● **Data block**:
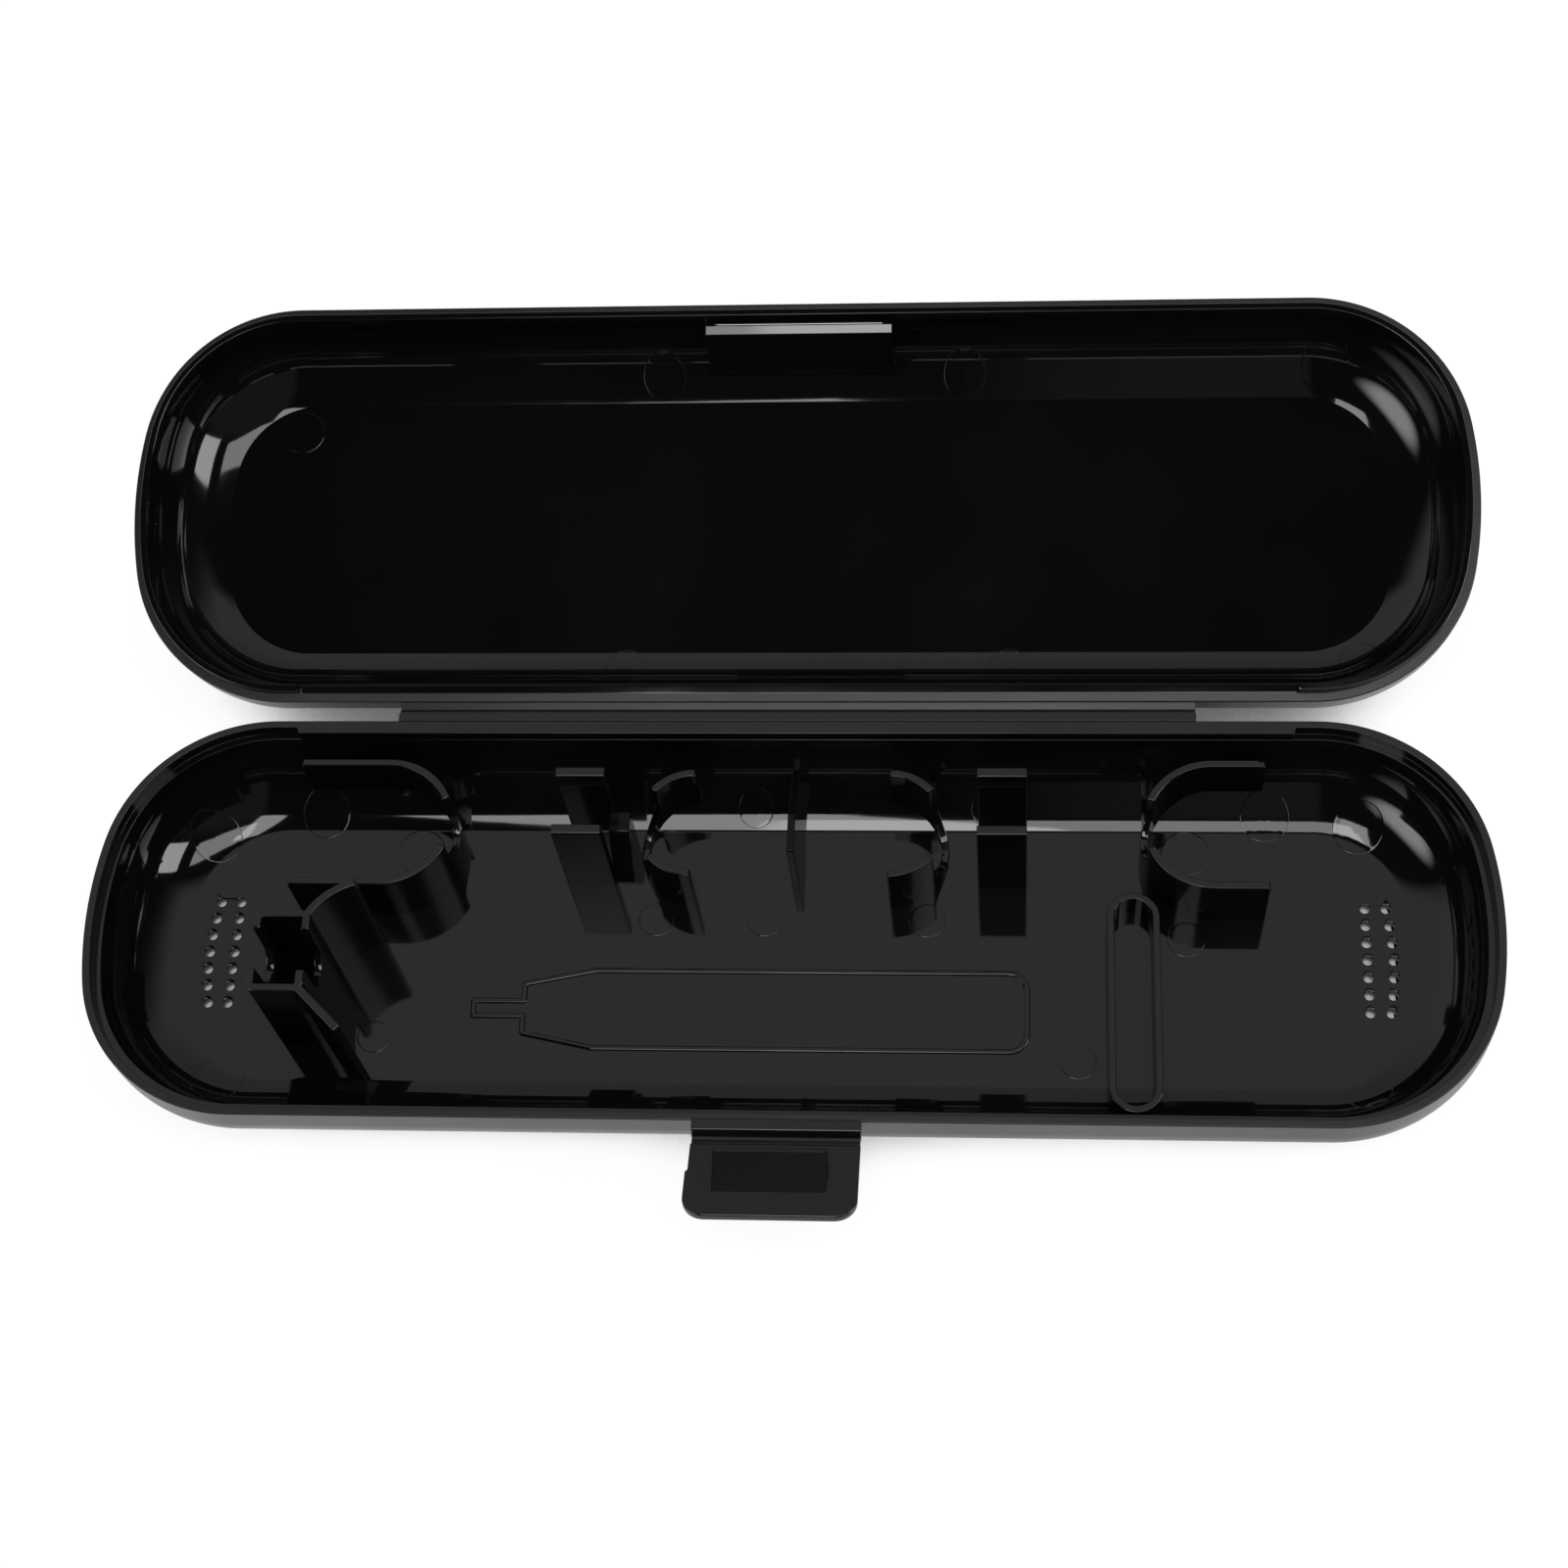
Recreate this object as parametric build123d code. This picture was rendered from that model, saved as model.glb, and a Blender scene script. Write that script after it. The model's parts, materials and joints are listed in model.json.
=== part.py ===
from build123d import *
import os
from math import sqrt

os.makedirs("parts", exist_ok=True)

# Electric toothbrush travel case, open. Millimetres, Z up.
# X runs along the case, Y from the latch side to the hinge side.
# The origin is the centre of the tray's flat underside.
# The lid and the latch are drawn closed, then turned to the open pose.

# Outline of the case seen from above: straight sides, round corners, bulged ends
half_length = 107.5
half_width = 32.9
corner_radius = 25.6
end_radius = 67.0

# Tray walls
tray_floor = 1.6
tray_depth = 16.0
lip_width = 1.2
ledge_width = 1.15
rebate_depth = 2.0
inside_fillet = 12.1
outside_fillet = 13.5
floor_crease_depth = 0.41
rebate_gap_half_length = 78.0

# Lid walls
lid_top = 1.6
lid_depth = 15.0
rim_gap = 0.1
tongue_thickness = 1.05
tongue_side_gap = 0.3
tongue_tip_gap = 0.2
tongue_end_gap = 0.6

# Long hinge between tray and lid
hinge_start_x = -62.0
hinge_end_x = 63.0
hinge_reach = 1.45
hinge_leaf_thickness = 1.2
hinge_web_length = 0.35
hinge_web_thickness = 0.5
lid_open_angle = 164.4

# Latch: block on the tray, flap, and hook rib on the flap
latch_center_x = 0.6
latch_width = 24.9
latch_root_reach = 2.1
latch_root_height = 2.6
latch_root_bevel_run = 0.7
latch_root_bevel_drop = 1.2
latch_axis_reach = 0.5
latch_axis_drop = 1.45
latch_web_thickness = 0.6
flap_length = 14.2
flap_inner_height = 0.85
flap_outer_height = 0.35
flap_start_outer = 0.4
flap_start_inner = 1.2
flap_corner_radius = 3.3
flap_step_start = 6.0
flap_step_width = 0.35
flap_open_angle = 20.0
hook_width = 16.5
hook_offset_x = -0.4
hook_height = 2.7
hook_crest = 0.7
hook_ramp_length = 5.2
hook_catch_gap = 0.1

# Catch in the lid's front wall
catch_bar_height = 2.4
pocket_half_width = 15.25
pocket_wall = 1.6
pocket_ledge = 1.0
pocket_inset_at_bar = 4.3
pocket_inset_at_top = 8.2

# Walls that stand on the tray floor
fitting_wall = 1.2
holder_height = 11.8
row_y = 17.35

# Brush hooks: U shapes that open towards the ends of the case
hook_bend_radius = 10.3
right_hook_end_inset = 33.7
right_hook_arm = 8.3
left_hook_end_inset = 29.6
left_hook_arm = 14.3
hook_notch_width = 7.5
hook_notch_height = 4.5

# Head cradles: C shapes that open towards the middle of the case
cradle_radius = 8.6
left_cradle_x = -14.75
right_cradle_x = 15.65
cradle_notch_width = 10.8
cradle_notch_height = 1.0

# Upright posts, in two pairs
post_height = 19.5
post_thickness = 1.75
post_length = 7.6
neck_gap = 8.0
left_posts_x = -31.75
right_posts_x = 33.2
clip_bump_radius = 0.6
clip_bump_drop = 2.2
lug_length = 3.0
lug_width = 8.0
lug_height = 10.0
lug_offset_y = -1.35

# Rib between the cradles
fin_x = 0.6
fin_thickness = 1.2
fin_front_y = 12.4

# Handle well and the walls that lead to it
well_height = 22.5
well_end_inset = 32.75
well_center_y = -9.2
well_length = 8.7
well_width = 13.15
well_notch_width = 6.0
well_notch_height = 12.5
back_wing_run = 6.8
back_wing_rise = 5.3
back_wing_bulge = 0.85
front_wing_run = 6.6
front_wing_drop = 6.4

# Low ring under the handle's foot
ring_end_inset = 54.15
ring_width = 8.1
ring_wall = 1.1
ring_height = 5.0
ring_back_y = 8.8
ring_front_inset = 5.9

# Thin raised line that shows where the handle lies
line_width = 0.9
line_height = 0.3
picture_y = -9.3
stem_start_x = -49.0
collar_x = -41.1
shoulder_x = -30.0
picture_end_x = 37.1
stem_half_width = 1.25
collar_half_width = 4.1
handle_half_width = 6.45
picture_corner_radius = 2.9

# Air holes at both ends
vent_diameter = 1.5
vent_pitch = 2.88
vents_per_column = 7
vent_center_x = 0.4
vent_center_y = -0.2
inner_vents_inset = 18.8
outer_vents_inset = 14.83
outer_vents_radius = 47.6

# Round marks left by the mould's pins: centre x, centre y, radius
pin_mark_depth = 0.12
pin_mark_line = 0.25
pin_marks = [
    (-21.15, 5.9, 2.9),
    (-4.0, 6.0, 2.9),
    (44.8, -17.2, 2.9),
    (61.6, 3.1, 3.0),
    (61.7, 17.7, 3.9),
    (-59.8, 17.5, 3.9),
    (-64.3, -14.3, 2.7),
]

# Heights and places that follow from the values above
tray_wall = lip_width + ledge_width
rim_z = tray_floor + tray_depth
tongue_inset = lip_width + tongue_side_gap
lid_wall = tongue_inset + tongue_thickness
tongue_height = rebate_depth - tongue_tip_gap
lid_rim_z = rim_z + rim_gap
lid_top_z = lid_rim_z + lid_depth + lid_top
hinge_y = half_width + hinge_reach + hinge_web_length
hinge_z = rim_z - hinge_leaf_thickness / 2
hinge_axis = Axis((0, hinge_y, hinge_z), (1, 0, 0))
latch_root_y = -half_width - latch_root_reach
latch_y = latch_root_y - latch_axis_reach
latch_z = rim_z - latch_axis_drop
latch_axis = Axis((0, latch_y, latch_z), (1, 0, 0))
latch_start_x = latch_center_x - latch_width / 2
latch_end_x = latch_center_x + latch_width / 2
catch_z = lid_rim_z + catch_bar_height
well_center_x = -half_length + well_end_inset
ring_center_x = half_length - ring_end_inset
ring_length = ring_back_y + half_width - ring_front_inset
ring_center_y = ring_back_y - ring_length / 2
above_case = lid_top_z + post_height
beyond_case = 2 * half_width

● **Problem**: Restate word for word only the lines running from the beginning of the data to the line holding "tongue_end_gap = 0.6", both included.

● **Final answer**:
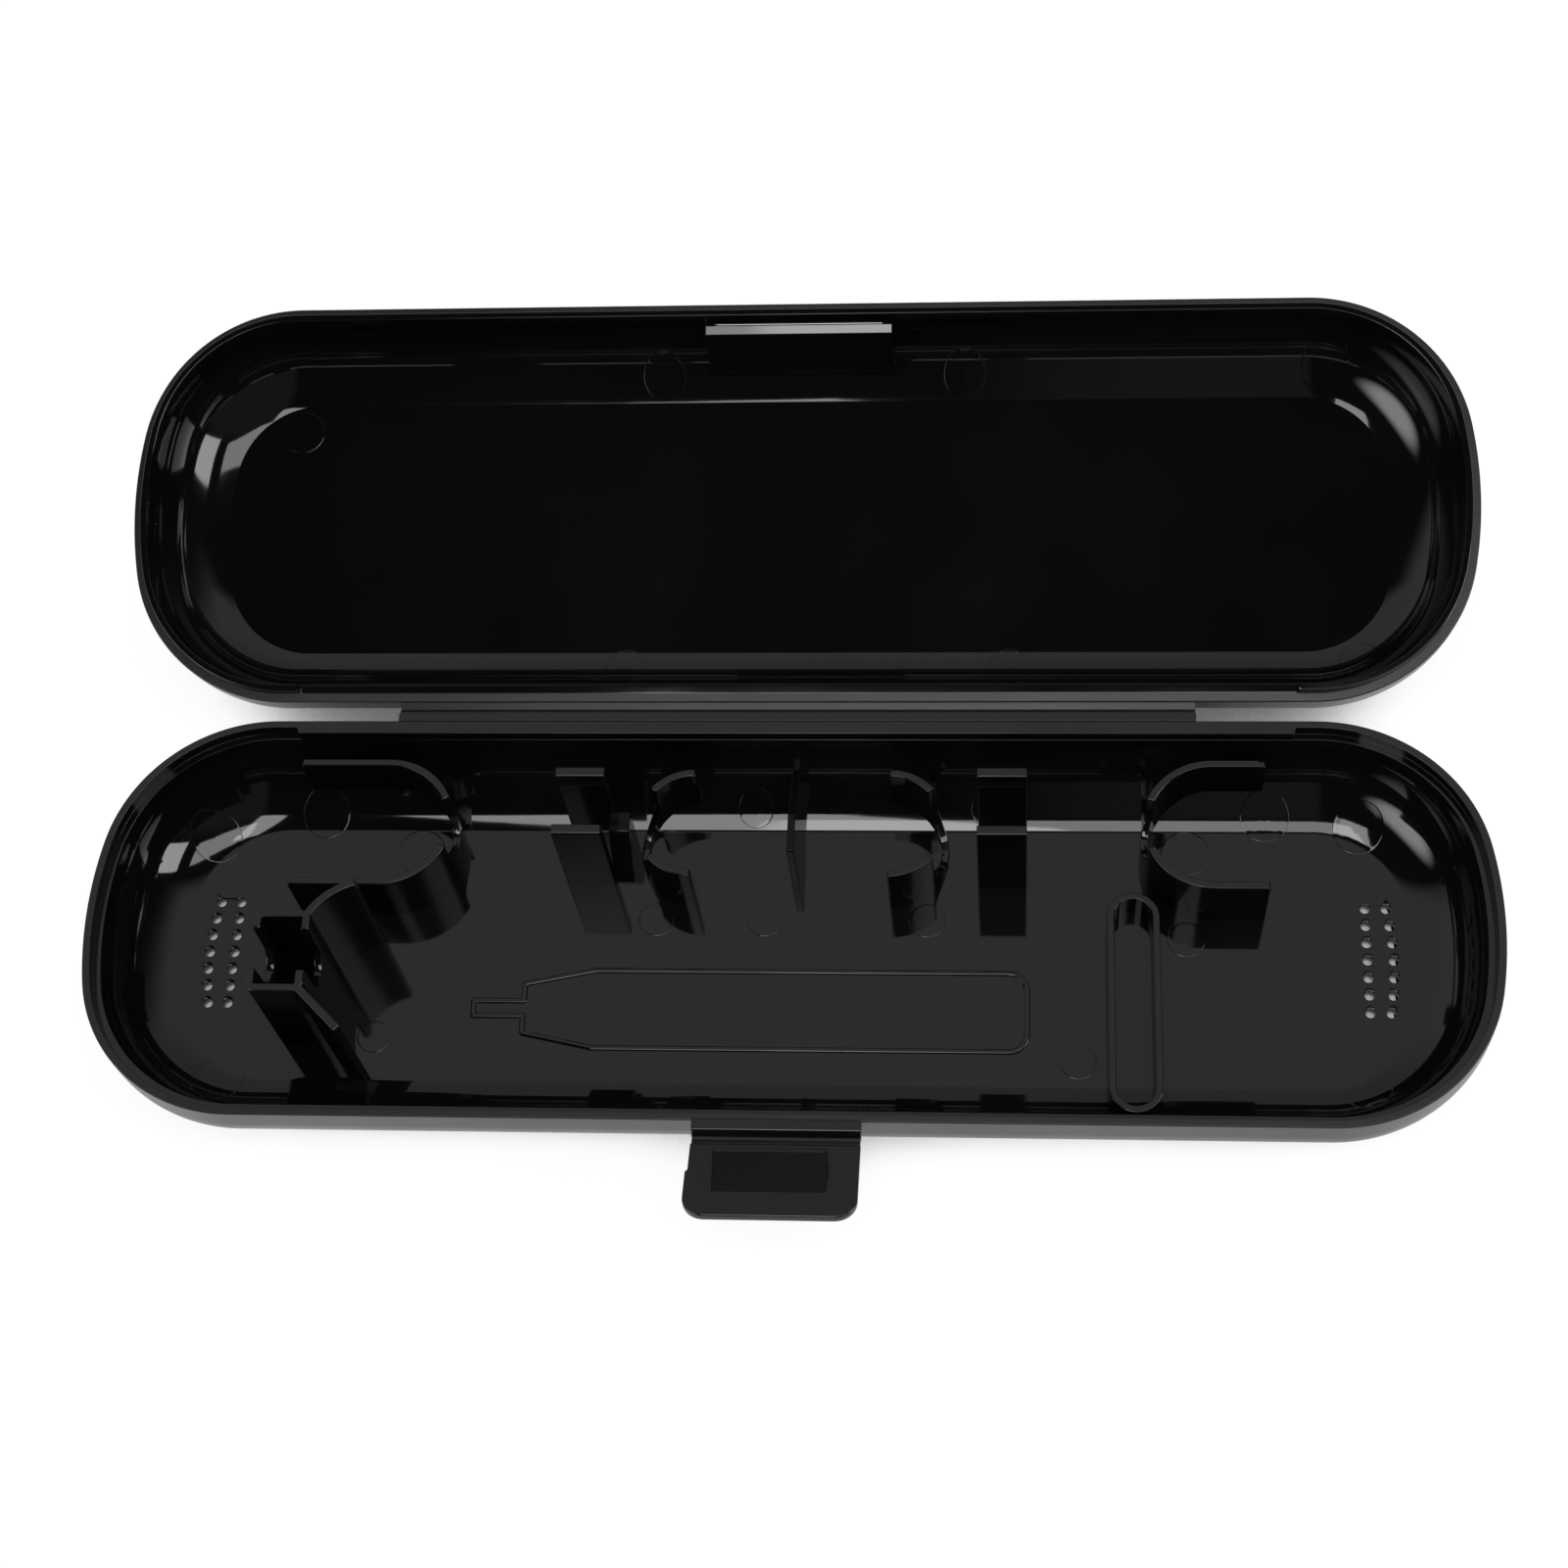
Recreate this object as parametric build123d code. This picture was rendered from that model, saved as model.glb, and a Blender scene script. Write that script after it. The model's parts, materials and joints are listed in model.json.
=== part.py ===
from build123d import *
import os
from math import sqrt

os.makedirs("parts", exist_ok=True)

# Electric toothbrush travel case, open. Millimetres, Z up.
# X runs along the case, Y from the latch side to the hinge side.
# The origin is the centre of the tray's flat underside.
# The lid and the latch are drawn closed, then turned to the open pose.

# Outline of the case seen from above: straight sides, round corners, bulged ends
half_length = 107.5
half_width = 32.9
corner_radius = 25.6
end_radius = 67.0

# Tray walls
tray_floor = 1.6
tray_depth = 16.0
lip_width = 1.2
ledge_width = 1.15
rebate_depth = 2.0
inside_fillet = 12.1
outside_fillet = 13.5
floor_crease_depth = 0.41
rebate_gap_half_length = 78.0

# Lid walls
lid_top = 1.6
lid_depth = 15.0
rim_gap = 0.1
tongue_thickness = 1.05
tongue_side_gap = 0.3
tongue_tip_gap = 0.2
tongue_end_gap = 0.6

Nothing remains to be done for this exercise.